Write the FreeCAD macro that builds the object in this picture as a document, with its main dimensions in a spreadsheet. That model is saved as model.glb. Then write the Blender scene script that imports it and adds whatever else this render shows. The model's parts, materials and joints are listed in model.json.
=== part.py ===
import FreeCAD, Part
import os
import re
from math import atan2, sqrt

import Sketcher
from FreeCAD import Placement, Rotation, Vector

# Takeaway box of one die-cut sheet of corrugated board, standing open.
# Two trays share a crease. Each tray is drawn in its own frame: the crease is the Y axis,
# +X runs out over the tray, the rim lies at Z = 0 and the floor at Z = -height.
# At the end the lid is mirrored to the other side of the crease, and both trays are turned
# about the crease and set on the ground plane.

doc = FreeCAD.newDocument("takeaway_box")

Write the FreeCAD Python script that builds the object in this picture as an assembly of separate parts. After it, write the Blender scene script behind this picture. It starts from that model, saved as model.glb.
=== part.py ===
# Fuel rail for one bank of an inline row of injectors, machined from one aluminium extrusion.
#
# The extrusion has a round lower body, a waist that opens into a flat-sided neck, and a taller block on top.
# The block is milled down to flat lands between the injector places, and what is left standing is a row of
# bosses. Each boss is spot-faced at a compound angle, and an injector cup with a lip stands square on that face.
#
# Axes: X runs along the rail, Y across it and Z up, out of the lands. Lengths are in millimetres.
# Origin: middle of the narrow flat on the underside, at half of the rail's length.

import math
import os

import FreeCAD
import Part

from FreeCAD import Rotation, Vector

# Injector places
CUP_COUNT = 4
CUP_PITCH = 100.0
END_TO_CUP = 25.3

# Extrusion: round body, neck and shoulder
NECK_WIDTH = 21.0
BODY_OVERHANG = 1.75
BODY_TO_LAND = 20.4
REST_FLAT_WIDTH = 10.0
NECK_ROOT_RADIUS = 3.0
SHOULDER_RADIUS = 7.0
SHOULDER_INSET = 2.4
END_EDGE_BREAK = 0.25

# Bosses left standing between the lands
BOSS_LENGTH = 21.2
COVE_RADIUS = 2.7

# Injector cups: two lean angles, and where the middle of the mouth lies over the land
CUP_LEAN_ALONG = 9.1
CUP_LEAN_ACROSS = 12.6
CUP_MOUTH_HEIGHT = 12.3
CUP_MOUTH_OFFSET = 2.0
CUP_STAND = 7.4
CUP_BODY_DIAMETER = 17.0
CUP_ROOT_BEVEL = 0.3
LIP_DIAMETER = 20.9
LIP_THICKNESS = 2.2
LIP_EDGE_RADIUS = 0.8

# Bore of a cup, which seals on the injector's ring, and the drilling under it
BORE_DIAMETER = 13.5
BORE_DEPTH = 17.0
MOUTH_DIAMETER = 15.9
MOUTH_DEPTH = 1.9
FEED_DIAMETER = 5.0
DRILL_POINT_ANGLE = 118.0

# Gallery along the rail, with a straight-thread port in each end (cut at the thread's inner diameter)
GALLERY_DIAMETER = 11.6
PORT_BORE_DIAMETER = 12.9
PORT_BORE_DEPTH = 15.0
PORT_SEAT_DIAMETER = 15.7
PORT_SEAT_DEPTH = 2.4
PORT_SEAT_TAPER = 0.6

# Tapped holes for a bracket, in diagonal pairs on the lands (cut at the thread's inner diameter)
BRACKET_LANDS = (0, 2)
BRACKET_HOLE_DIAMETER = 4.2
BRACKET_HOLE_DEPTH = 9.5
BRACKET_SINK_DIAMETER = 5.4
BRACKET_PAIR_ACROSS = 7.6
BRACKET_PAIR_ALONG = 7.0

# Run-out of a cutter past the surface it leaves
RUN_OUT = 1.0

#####

- [Work to be completed]: Show the data once more, exactly as it was written.

- [Solution]:
Write the FreeCAD macro that builds the object in this picture as a document, with its main dimensions in a spreadsheet. That model is saved as model.glb. Then write the Blender scene script that imports it and adds whatever else this render shows. The model's parts, materials and joints are listed in model.json.
=== part.py ===
import FreeCAD, Part
import os
import re
from math import atan2, sqrt

import Sketcher
from FreeCAD import Placement, Rotation, Vector

# Takeaway box of one die-cut sheet of corrugated board, standing open.
# Two trays share a crease. Each tray is drawn in its own frame: the crease is the Y axis,
# +X runs out over the tray, the rim lies at Z = 0 and the floor at Z = -height.
# At the end the lid is mirrored to the other side of the crease, and both trays are turned
# about the crease and set on the ground plane.

doc = FreeCAD.newDocument("takeaway_box")

Write the FreeCAD Python script that builds the object in this picture as an assembly of separate parts. After it, write the Blender scene script behind this picture. It starts from that model, saved as model.glb.
=== part.py ===
# Fuel rail for one bank of an inline row of injectors, machined from one aluminium extrusion.
#
# The extrusion has a round lower body, a waist that opens into a flat-sided neck, and a taller block on top.
# The block is milled down to flat lands between the injector places, and what is left standing is a row of
# bosses. Each boss is spot-faced at a compound angle, and an injector cup with a lip stands square on that face.
#
# Axes: X runs along the rail, Y across it and Z up, out of the lands. Lengths are in millimetres.
# Origin: middle of the narrow flat on the underside, at half of the rail's length.

import math
import os

import FreeCAD
import Part

from FreeCAD import Rotation, Vector

# Injector places
CUP_COUNT = 4
CUP_PITCH = 100.0
END_TO_CUP = 25.3

# Extrusion: round body, neck and shoulder
NECK_WIDTH = 21.0
BODY_OVERHANG = 1.75
BODY_TO_LAND = 20.4
REST_FLAT_WIDTH = 10.0
NECK_ROOT_RADIUS = 3.0
SHOULDER_RADIUS = 7.0
SHOULDER_INSET = 2.4
END_EDGE_BREAK = 0.25

# Bosses left standing between the lands
BOSS_LENGTH = 21.2
COVE_RADIUS = 2.7

# Injector cups: two lean angles, and where the middle of the mouth lies over the land
CUP_LEAN_ALONG = 9.1
CUP_LEAN_ACROSS = 12.6
CUP_MOUTH_HEIGHT = 12.3
CUP_MOUTH_OFFSET = 2.0
CUP_STAND = 7.4
CUP_BODY_DIAMETER = 17.0
CUP_ROOT_BEVEL = 0.3
LIP_DIAMETER = 20.9
LIP_THICKNESS = 2.2
LIP_EDGE_RADIUS = 0.8

# Bore of a cup, which seals on the injector's ring, and the drilling under it
BORE_DIAMETER = 13.5
BORE_DEPTH = 17.0
MOUTH_DIAMETER = 15.9
MOUTH_DEPTH = 1.9
FEED_DIAMETER = 5.0
DRILL_POINT_ANGLE = 118.0

# Gallery along the rail, with a straight-thread port in each end (cut at the thread's inner diameter)
GALLERY_DIAMETER = 11.6
PORT_BORE_DIAMETER = 12.9
PORT_BORE_DEPTH = 15.0
PORT_SEAT_DIAMETER = 15.7
PORT_SEAT_DEPTH = 2.4
PORT_SEAT_TAPER = 0.6

# Tapped holes for a bracket, in diagonal pairs on the lands (cut at the thread's inner diameter)
BRACKET_LANDS = (0, 2)
BRACKET_HOLE_DIAMETER = 4.2
BRACKET_HOLE_DEPTH = 9.5
BRACKET_SINK_DIAMETER = 5.4
BRACKET_PAIR_ACROSS = 7.6
BRACKET_PAIR_ALONG = 7.0

# Run-out of a cutter past the surface it leaves
RUN_OUT = 1.0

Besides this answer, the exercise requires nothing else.